A two-state solution is not a solution to the fundamental problem of peaceful co-existence on shared land. It glosses over the problem of a missing middle and the reality of a common humanity. It also tries to bypass what all other countries are forced to grapple with: an increasingly pluralistic world and the need to redefine one’s nationality in terms of shared land, not ethnicity. For it is the biospheres of land that shaped and are shaping our multifarious identities in the first place.

A unitary (non-nation) state does not imply the total integration of peoples. But it does turn exclusivity into a playing field where different ethnic and religious groupings become contributors to a bigger whole. For individuals, it provides freedom of movement and association, equal political rights and a shared economy with equal opportunity — things that in the long run will benefit all and leave everyone more secure. In this way, all of Palestine will finally belong to both Palestinians and Jews, and all other citizens.
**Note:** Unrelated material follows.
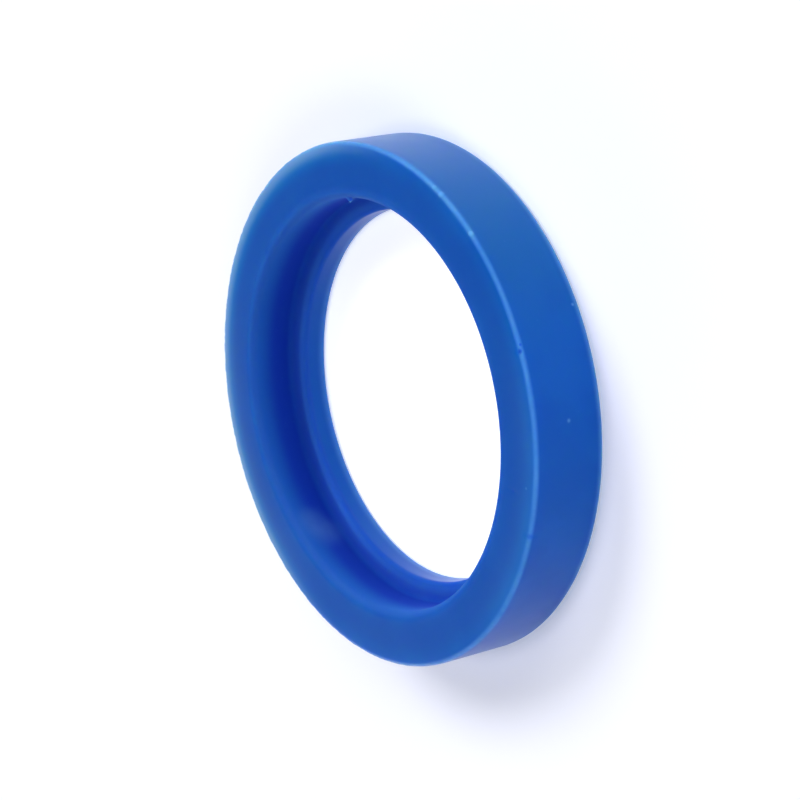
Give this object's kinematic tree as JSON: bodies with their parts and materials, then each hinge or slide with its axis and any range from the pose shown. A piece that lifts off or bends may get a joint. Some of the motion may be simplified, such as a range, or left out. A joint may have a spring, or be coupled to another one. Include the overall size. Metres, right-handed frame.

Getting there will not be a smooth process and certainly not a quick one. It will also mean the bigger powers will have do the difficult thing and tone down their favouritism for one side or the other to make room for a true democratic dispensation to flourish. Not least, however, it will make possible the tears of joy, the relief of healing and the profound beauty of humans uniting on basis of their commonalities — such as the music the youngsters of that ad hoc orchestra once experienced, and what the whole of South Africa experienced by winning the Rugby World Cup with a truly representative team.

As extremism rises globally, hope is in short supply. Yet the seeds of the restoration of a common humanity lie in the land itself. And if a moving middle can be restored in the troubled crucible of the Middle East, it can be restored everywhere.

* Francois le Roux is a musician and performing artist known as HA!Man.